The American worker of today “unable to cross the threshold into the new economy” shares with the residents of places like Pine Ridge the fact of being superfluous human beings. They don’t fit into Brooks’ new economy. Their dignity has been, or is being, sucked from them by a historic process out of their control. Native Americans were crushed and cheated by a relentless onslaught of determined Europeans. No less disturbing, American workers’ unions have been crushed and cheated by a no less relentless onslaught of wealth-based power and social Darwinism. The American worker, like the American Indian, has been conquered and left to fend for himself.
(Here’s a link to see the incredible collection of photographs from Pine Ridge by Aaron Huey.)
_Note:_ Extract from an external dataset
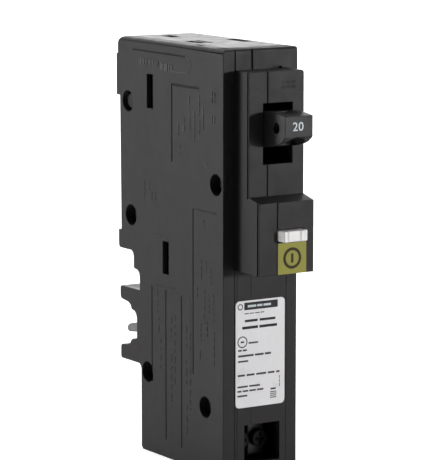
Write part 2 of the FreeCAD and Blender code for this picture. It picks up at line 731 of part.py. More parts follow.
def solenoid():
    """Coil on a bobbin in a C-shaped frame, with its plunger and spring, along Z."""
    mid_x = cell("solenoid_x", 3.4)
    mid_y = cell("solenoid_y", 8.0)
    middle = (mid_x, mid_y)
    wide = about(mid_x, 5.0)
    deep = (mid_y - 5.6, mid_y + 6.8)
    frame = fuse([box(wide, deep, (35.8, 37.0)), box(wide, deep, (53.0, 54.2)),
                  box(wide, (mid_y + 5.6, mid_y + 6.8), (36.0, 54.0))])
    node(cut(frame, rod("Z", middle, 52.0, 55.0, 2.0)), "solenoid_frame")
    bobbin = fuse([rod("Z", middle, 37.0, 53.0, 2.6), rod("Z", middle, 37.0, 38.0, 5.4),
                   rod("Z", middle, 52.0, 53.0, 5.4)])
    node(cut(bobbin, rod("Z", middle, 36.5, 53.5, 1.9)), "solenoid_bobbin")
    node(cut(rod("Z", middle, 38.1, 51.9, 5.0), rod("Z", middle, 38.0, 52.0, 2.65)),
         "solenoid_coil")
    node(fuse([rod("Z", middle, 40.0, 60.6, 1.8), rod("Z", middle, 60.2, 61.2, 3.3)]),
         "solenoid_plunger")
    spring("plunger_spring", "Z", middle, low=54.22, high=60.18, radius=2.5, turns=5.0,
           wire_r=0.3)


def pivot_springs():
    wire_r = coil_wire.value
    spring("handle_spring", "X", (hub_y, hub_z), low=5.5, high=7.9, radius=2.4, turns=2.5,
           wire_r=wire_r)
    spring("cradle_spring", "X", (cradle_y, cradle_z), low=1.4, high=4.4, radius=2.3,
           turns=3.0, wire_r=wire_r)
    # around the contact arm's hub, turned with the arm
    contact = spring("contact_spring", "X", (arm_y, arm_z), low=2.1, high=4.2, radius=3.1,
                     turns=2.0, wire_r=wire_r)
    contact.Placement = arm_turn.multiply(contact.Placement)


# ----------------------------------- load and neutral side ----------------------------------

def straps():
    load_left, load_right = 2.4, 4.8
    load = PrismBody("load_strap")
    load.pad("XZ", -4.0, -2.8, rect(load_left, 5.0, load_right, 35.2))
    load.pad("XZ", -12.6, -3.5, rect(load_left, 34.0, load_right, 35.2))

    neutral = PrismBody("neutral_strap")
    neutral.pad("XZ", -4.0, -3.0, rect(-3.6, 10.0, 0.4, 13.4))
    neutral.pad("YZ", -0.6, 0.4, [(-4.0, 10.0), (-1.4, 10.0), (-1.4, 31.5), (17.2, 31.5),
                                  (17.2, 34.1), (-4.0, 34.1)])


def terminals():
    """Two box lugs with cross-slotted screws from the front, and the barrier between them."""
    lug_low = cell("lug_low", 3.6)
    lug_top = cell("lug_top", 13.6)
    lug_half = cell("lug_half", 2.7)
    wire_bore = cell("wire_bore", 2.0)
    screw_z = cell("screw_z", 8.8)
    screw_r = cell("screw_r", 1.9)
    screw_head = cell("screw_head", 2.55)
    head_front, slot_floor = -17.1, -16.1
    for name, x in (("load", wire_x_load), ("neutral", wire_x_neut)):
        block = box(about(x, lug_half), (-14.5, -4.0), (lug_low, lug_top))
        node(cut(block, rod("Z", (x, wire_y), lug_low - 1.0, lug_top + 1.0, wire_bore),
                 rod("Y", (x, screw_z), -15.0, wire_y, screw_r + pin_play)), name + "_lug")
        screw = PrismBody(name + "_screw")
        screw.pad("XZ", -14.8, -9.9, circle(x, screw_z, screw_r))
        screw.pad("XZ", head_front, -14.7, circle(x, screw_z, screw_head))
        for half_x, half_z in ((0.45, 2.0), (1.6, 0.4)):
            screw.pocket("XZ", head_front, slot_floor,
                         rect(x - half_x, screw_z - half_z, x + half_x, screw_z + half_z))
    node(box((0.5, 1.1), (-15.4, -4.3), (2.1, 15.3)), "terminal_barrier")


def neutral_clip():
    """Upright plate with a hollow tongue that reaches out through the back."""
    clip = PrismBody("neutral_clip")
    clip.pad("XZ", 17.2, 18.2, rect(-10.5, 31.2, 0.4, 38.0))
    clip.pad("YZ", -10.9, -5.7, [
        (17.8, 37.9), (28.3, 37.8), (31.4, 37.2), (32.7, 36.8), (33.7, 36.2), (34.15, 35.5),
        (34.0, 34.9), (33.4, 34.5), (32.6, 34.4), (28.3, 34.95), (17.8, 35.3)])
    clip.pocket("YZ", -10.2, -5.7, [
        (19.2, 37.0), (28.3, 36.85), (31.6, 36.0), (31.6, 35.7), (28.3, 35.85), (19.2, 36.2)])


def current_sensor():
    """Ring core about Z with twelve rectangular wraps around its section."""
    mid_x = cell("sensor_x", 2.0)
    mid_y = cell("sensor_y", -3.4)
    middle = (mid_x, mid_y)
    node(cut(rod("Z", middle, 23.2, 29.8, 5.6), rod("Z", middle, 23.0, 30.0, 4.3)),
         "sensor_core")

    wrap_in, wrap_low = 3.75, 22.6
    wrap_long = cell("wrap_radial", 2.35)
    wrap_tall = 7.8
    wrap_t = 0.45

    def turned_block(turn, length, width, height, inner, low):
        block = doc.addObject("Part::Box", "wrap")
        bind(block, "Length", length)
        bind(block, "Width", width)
        bind(block, "Height", height)
        block.Placement = turn.multiply(
            Placement(Vector(inner, -width / 2, low), Rotation()))
        return block

    wraps = []
    for i in range(12):
        turn = Placement(Vector(mid_x.value, mid_y.value, 0),
                         Rotation(Vector(0, 0, 1), 30.0 * i + 15.0))
        outer = turned_block(turn, wrap_long, 1.3, wrap_tall, wrap_in, wrap_low)
        hollow = turned_block(turn, wrap_long - 2 * wrap_t, 3.0, wrap_tall - 2 * wrap_t,
                              wrap_in + wrap_t, wrap_low + wrap_t)
        wraps.append(cut(outer, hollow))
    node(group(wraps), "sensor_winding")


def flexible_wires():
    braid_r = cell("braid_r", 0.95)
    lead_r = cell("lead_r", 0.45)
    x = trip_x.value
    wires("flexible_braid", [[(x, -10.35, 59.0), (x, -10.3, 63.0), (x, -9.0, 68.0),
                              (x, -5.6, 72.5), (x, -3.6, 77.0)]], braid_r.value)
    wires("sensor_leads", [
        [(-1.6, -7.4, 31.2), (-3.0, -10.4, 31.8), (-4.6, -12.6, 32.0), (-5.62, -12.7, 32.0)],
        [(-0.2, -7.9, 31.2), (-3.0, -9.2, 31.8), (-4.6, -11.2, 32.0), (-5.62, -11.3, 32.0)],
    ], lead_r.value)


# --------------------------------------- circuit board --------------------------------------

def circuit_board():
    """Board on the left of the partition; its components stand on its left face."""
    face = cell("board_left", -7.0)
    back = cell("board_right", -5.8)
    through = (face - 1, back + 1)
    board = box((face, back), (-20.8, 16.5), (30.0, 79.5))
    node(cut(board, box(through, (9.0, 17.0), (73.0, 80.0)),
             rod("X", (12.0, 70.0), *through, 1.2),
             rod("X", (-17.5, 33.0), *through, 1.2)), "circuit_board")

    # chip with six leads, each reaching past both ends
    chip_y, lead_pitch = -6.0, 1.28
    chip = [box((face - 1.5, face), (chip_y, 2.0), (52.0, 60.0))]
    for i in range(6):
        lead_y = chip_y + 0.6 + lead_pitch * i
        chip.append(box((face - 0.7, face), (lead_y, lead_y + 0.4), (50.9, 61.1)))
    node(fuse(chip), "board_chip")

    disc = (-12.5, 39.0)
    node(cut(rod("X", disc, face - 3.6, face, 4.4),
             rod("X", disc, face - 3.7, face - 3.3, 3.4)), "board_varistor")

    cans = []
    for y, low in ((-13.5, 64.0), (-4.5, 69.0)):
        middle = (face - 1.75, y)
        cans.append(cut(rod("Z", middle, low, low + 8.0, 1.7),
                        rod("Z", middle, low + 7.6, low + 8.5, 1.2)))
    node(group(cans), "board_capacitors")

    # small blocks with an end cap at each side: low corners (Y, Z)
    length, cap = 3.2, 0.5
    resistors = []
    for y, z in ((3.0, 36.0), (3.0, 40.0), (3.0, 44.0), (8.5, 36.0), (8.5, 40.0),
                 (-14.0, 52.0)):
        cap_x, cap_z = (face - 1.0, face), (z - 0.05, z + 1.65)
        resistors.append(fuse([box((face - 0.9, face), (y, y + length), (z, z + 1.6)),
                               box(cap_x, (y, y + cap), cap_z),
                               box(cap_x, (y + length - cap, y + length), cap_z)]))
    node(group(resistors), "board_resistors")


# ---------------------------------------- test button ---------------------------------------

def test_button():
    """Button with a retaining flange and a plunger behind it, and the contact it presses."""
    left = cell("button_left", -1.97)
    right = cell("button_right", 6.5)
    low = cell("button_low", 70.3)
    top = cell("button_top", 73.4)
    face = cell("button_face", -38.6)
    button = PrismBody("test_button")
    button.pad("XY", low, top, [
        (left, -33.5), (left, face + 0.25), (left + 0.3, face), (left + 1.3, face),
        (left + 1.7, face + 0.3), (right - 2.9, face + 0.3), (right - 2.5, face),
        (right - 0.9, face + 0.1), (right - 0.3, face + 0.5), (right, face + 1.2),
        (right, -33.5)])
    button.pad("XY", low - 1.0, top + 1.0, rect(left - 0.3, -33.6, right + 0.9, -32.4))
    button.pad("XY", low + 0.7, top - 0.7, rect(0.8, -32.6, 3.4, -26.4))

    contact = PrismBody("test_contact_spring")
    contact.pad("XY", 70.9, 74.4, [(-4.0, -24.7), (3.6, -24.7), (3.6, -24.3),
                                   (-3.6, -24.3), (-3.6, -20.2), (-4.0, -20.2)])
    contact.pad("XY", 72.4, 74.4, rect(-5.8, -20.6, -3.6, -20.2))


# ------------------------------------- build and export -------------------------------------

for build in (left_cover, center_case, right_base, case_rivets, labels, handle, contacts,
              line_strap, line_jaw, arc_chute, trip_cradle, armature, magnet_and_bimetal,
              pins, straps, terminals, neutral_clip, current_sensor, flexible_wires,
              pivot_springs, solenoid, circuit_board, test_button):
    build()

doc.recompute()
for obj in doc.Objects:
    if "Invalid" in obj.State or "Error" in obj.State:
        raise RuntimeError(f"object failed: {obj.Label} {obj.State}")
for label, obj in nodes:
    shape = obj.Shape
    if shape.isNull() or not shape.isValid() or not shape.Solids:
        raise RuntimeError("bad shape: " + label)
for label, obj in nodes:
    obj.Shape.exportStep(f"parts/{label}.step")
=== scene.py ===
"""A 20 ampere circuit breaker with a test button, standing on a pale studio floor.

The labels and the handle face front (-Y), the left cover faces -X and +Z is up.
Sizes are in millimetres and multiplied by MM; lamp and camera places are in metres.
"""

import bpy
import bmesh
import json
import math
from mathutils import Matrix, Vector

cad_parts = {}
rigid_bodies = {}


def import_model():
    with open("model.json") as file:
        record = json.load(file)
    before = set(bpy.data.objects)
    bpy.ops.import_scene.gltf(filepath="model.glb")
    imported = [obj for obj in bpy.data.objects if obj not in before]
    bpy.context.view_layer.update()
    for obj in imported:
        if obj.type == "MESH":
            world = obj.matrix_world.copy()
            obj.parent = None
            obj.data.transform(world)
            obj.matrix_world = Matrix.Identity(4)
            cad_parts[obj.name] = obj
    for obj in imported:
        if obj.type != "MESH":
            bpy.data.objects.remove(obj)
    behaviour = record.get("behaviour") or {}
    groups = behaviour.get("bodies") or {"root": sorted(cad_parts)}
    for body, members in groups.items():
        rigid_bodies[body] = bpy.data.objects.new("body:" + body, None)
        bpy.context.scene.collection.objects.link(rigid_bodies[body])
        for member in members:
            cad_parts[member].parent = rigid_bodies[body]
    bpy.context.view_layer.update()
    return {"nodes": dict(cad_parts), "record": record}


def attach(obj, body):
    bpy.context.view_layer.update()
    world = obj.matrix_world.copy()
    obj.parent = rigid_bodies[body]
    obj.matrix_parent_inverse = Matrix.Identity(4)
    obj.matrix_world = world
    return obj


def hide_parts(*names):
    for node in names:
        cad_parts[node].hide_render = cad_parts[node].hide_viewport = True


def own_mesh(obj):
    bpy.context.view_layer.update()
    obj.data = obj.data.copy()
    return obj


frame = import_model()
NODES = frame["nodes"]
MM = 0.001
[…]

In a 2011 study published in The American Sociological Review, academics Bruce Western and Jake Rosenfeld concluded that “deunionization” — in popular terms, the death of unions — has caused a significant increase in wage and wealth inequality.
“In the early 1970s, unions were important for delivering middle class incomes to working class families, and they enlivened politics by speaking out against inequality.” Western says. “These days, there just aren’t big institutional actors who are making the case for greater economic equality in America.”
When looking at The Searchers as mythic metaphor, the mean SOB Ethan Edwards better symbolizes the relentless and ruthless nature of conquest-oriented movements than he does the American male worker made superfluous by one such movement. The manifest destiny of technological advancement in conjunction with corporate greed can destroy human dignity as sure as Brooks suggests civilization abandoned Ethan Edwards.
Edwards’ famous stand in the doorway is in the end ambiguous. No one can be sure why he turns and leaves. That’s the beauty of great art.
I’d suggest he turns away not because he’s unwelcome inside the warm house; he turns away because conquest is in his blood and he wants to continue fighting and killing all the way to the Pacific, and on to the Philippines and Vietnam and, ultimately, into the corporate boardrooms and executive jets of a globalized empire.
Historically, there’s nothing more American than that.